The key outcomes of the studies reviewed in the TB be summarized as:
- The presence and behavior of FFR dominates the results of these studies and can be used to reduce inertia requirements, where the constraint is the nadir/zenith;
- High RoCoF was a concern in several studies, in terms of causing maloperation of LoM relays and exceeding equipment withstand, and impacted utilities only consider inertia when assessing this RoCoF and not the impact of FFR;
- A RoCoF limit/inertia floor is vital to ensuring that the speed of response of existing reserves will remain adequate;
- Some studies have indicated the emergence of regional frequency/RoCoF concerns when large infeed losses occur in low inertia pockets within large interconnected systems;
- Regional inertia floors may be considered when system split is concern;
- Studies become more complex where a wider range of service providers are considered as their response is not equivalent.
Several of these studies have found that the future system is secure with the existing ancillary service definitions. This reflects that these utilities have already developed solutions for their inertia and frequency control challenges, including:
- Inertia floors or RoCoF limits, noting that an inertia floor is equivalent to a RoCoF limit if a reference incident is studied instead of the single largest infeed;
- New FFR services;
- Special schemes to mitigate specific contingencies.
Inertia as an Ancillary Service
The TB explored the use of inertia as an ancillary service. Despite there being a number of power systems around the world that are experiencing a decline in synchronous inertia due to high penetration of inverter-based resources, only a few of these power systems are procuring inertia as a product through various mechanisms. This indicates that for most systems, except smaller islanded systems or systems with specific RoCoF constraints from loss of mains relays, that the energy market continues to implicitly provide sufficient inertia on a system level basis. Although certain existing practices and future study results indicate that in the future greater focus may need to be placed upon ensuring that specific regions of the system have sufficient inertia and not just the system as a whole.
In the procurement phase, it is important to recognize the trade-off between inertia and minimum stable generation level of a synchronous generators providing it, where this trade-off is not implicitly captured by the energy and ancillary services markets, as well as ensure that the resource procured for provision of inertia service complies with any other relevant grid code requirements.
The lack of inertia as an ancillary service in a system with high penetrations of inverter-based resources may mean that these systems must enforce certain inertia requirements at the operational time scale. This may result in sub‑optimal outcomes for both inertia levels and the energy market since in the absence of inertia product, system operators may lack tools for optimizing between start-up costs, minimum generation levels and inertia contribution of the resources.

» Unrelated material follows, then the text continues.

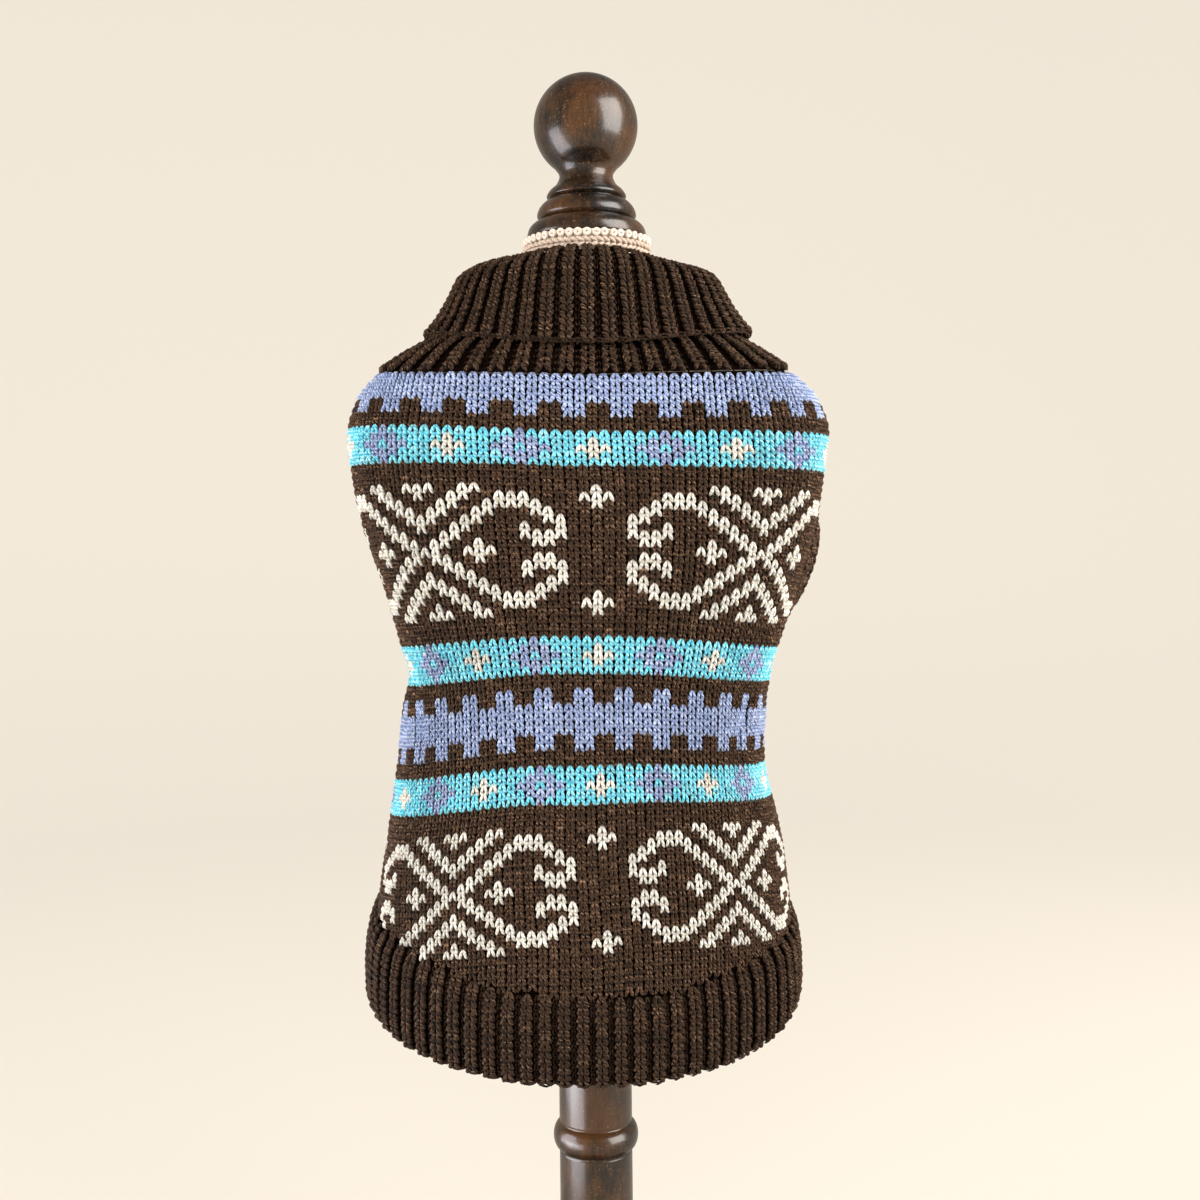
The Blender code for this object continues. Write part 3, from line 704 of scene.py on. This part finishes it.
def smooth_stations(stations, finer):
    """Catmull-Rom curve through the stations of every column."""
    padded = np.concatenate([2 * stations[:1] - stations[1:2], stations, 2 * stations[-1:] - stations[-2:-1]])
    rows = []
    for i in range(len(stations) - 1):
        p0, p1, p2, p3 = padded[i:i + 4]
        for step in range(finer):
            t = step / finer
            rows.append(0.5 * (2 * p1 + (p2 - p0) * t + (2 * p0 - 5 * p1 + 4 * p2 - p3) * t ** 2
                               + (3 * p1 - p0 - 3 * p2 + p3) * t ** 3))
    rows.append(stations[-1])
    return np.array(rows)


def collar_faces(angle, path):
    """Points along the path, with the direction across the wall at each."""
    ahead = unit(np.gradient(path, axis=0))
    aside = np.stack([ahead[..., 1], -ahead[..., 0]], -1)
    sin, cos = np.sin(angle), np.cos(angle)
    place = np.stack([path[..., 0] * sin, -path[..., 0] * cos, path[..., 1]], -1)
    normal = np.stack([aside[..., 0] * sin, -aside[..., 0] * cos, aside[..., 1]], -1)
    return place, normal


columns = COLLAR_RIBS * RIB_POINTS
angles = even_angles(columns, collar_edge_point)
path = smooth_stations(collar_stations(angles), 3)
place, normal = collar_faces(angles, path)
stations = np.linspace(0.0, 12.0, len(path))[:, None]
ridge = rib_ridges(columns)
# The ribs' relief passes from one face of the wall to the other inside the neck
turned_over = np.clip(stations - 4.5, 0.0, 1.0)
ribbed = -0.6 + 0.6 * ridge
plain = RIB_WALL / 2
outer = place + normal * (ribbed * (1 - turned_over) + plain * turned_over)[..., None]
inner = place - normal * (ribbed * turned_over + plain * (1 - turned_over))[..., None]
collar = cloth_wall("collar_ribbing", outer, inner, True)
collar.data.materials.append(SHADED_WOOL_GROUND)
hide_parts("collar")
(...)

Existing grid policies around frequency containment reserve requirements in light of higher penetration levels of RES
The TB for this point, draws on a survey of global utilities to provide an overview of the existing grid code policies around the world pertaining to primary frequency response, minimum system inertia, FFR, and other frequency containment measures. The results of this overview are summarised in Figure 6 and indicate that most utilities surveyed have already developed some definition of a minimum inertia level and calculation methodology as well as a FFR service. However, it should be noted that while these efforts are commonplace amongst utilities there are limited parallels between the specific methods and FFR in place within each utility. This reinforces a common theme that whilst these utilities share a common problem from a common source, the specific challenges and solutions depend heavily upon the specific needs and nature of the system in question.
This TB reviews the challenges posed by reduced power system inertia and the solutions that have been developed or proposed by the industry. The increasing penetration of renewable generation, much of which is inverter based, is an essential component of delivering the energy transition and it brings with it a wide array of new challenges, such as reduced inertia, but it also offers new opportunities. This TB has found that it is important to distinguish between those challenges related directly to the loss of inertia and those challenges that emerge because of the more general reduction in synchronous generation. This would be recommended practice whenever considering new challenges posed by the energy transition as different mitigation measures may be available for each challenge and when developing solutions, it will likely be most efficient to consciously group challenges that can be mitigated in the same way, rather than simply seeking to develop a like for like replacement for the lost synchronous generation e.g., stability products that supplements inertia as well as grid strength.
Many utilities are performing detailed studies of their high renewable future to assess their future inertia and frequency containment reserve needs and this TB has found that many of these studies have identified that the system is secure for future operation. This does not indicate a lack of issues, rather that utilities have already developed appropriate mitigations, which primarily consist of an appropriate inertia floor/RoCoF limit and an FFR service. In addition, many of these studies incorporate certain special schemes to manage specific contingencies. Key takeaways from these studies are that fast-responding reserve can reduce minimum inertia requirements and begins to dominate the frequency response in low inertia systems but this may result in negative impacts as well, e.g., frequency overshoots and oscillations. Another feature of these studies is the emergence of potential concerns around regional RoCoF in interconnected systems – where large disturbances in regions with very high penetrations of IBR may experience much higher RoCoFs than the rest of the system. This form of regional inertia may bear further investigation in the future especially in light of system split concerns.
Whilst many systems have identified inertia floors from these studies these tend not to be binding for current operation of all but the smaller islanded systems or systems with specific RoCoF constraints from loss of mains relays. Therefore, at this time, very few systems place direct value on inertia as the inertia provided naturally by their energy/frequency reserve market solutions is currently sufficient. However, with the growing relevance of low inertia issues and the potential future monetisation of inertia, greater focus has been placed upon the estimation and forecast of system inertia.
The TB has reported that a great many technologies can already provide the required capabilities for FFR and inertia, and a diverse range of regulatory and market mechanisms are being deployed to secure the required capability. Furthermore, grid forming converters may offer an opportunity to secure virtual inertia from IBRs but grid forming controls are still an active area of research and development.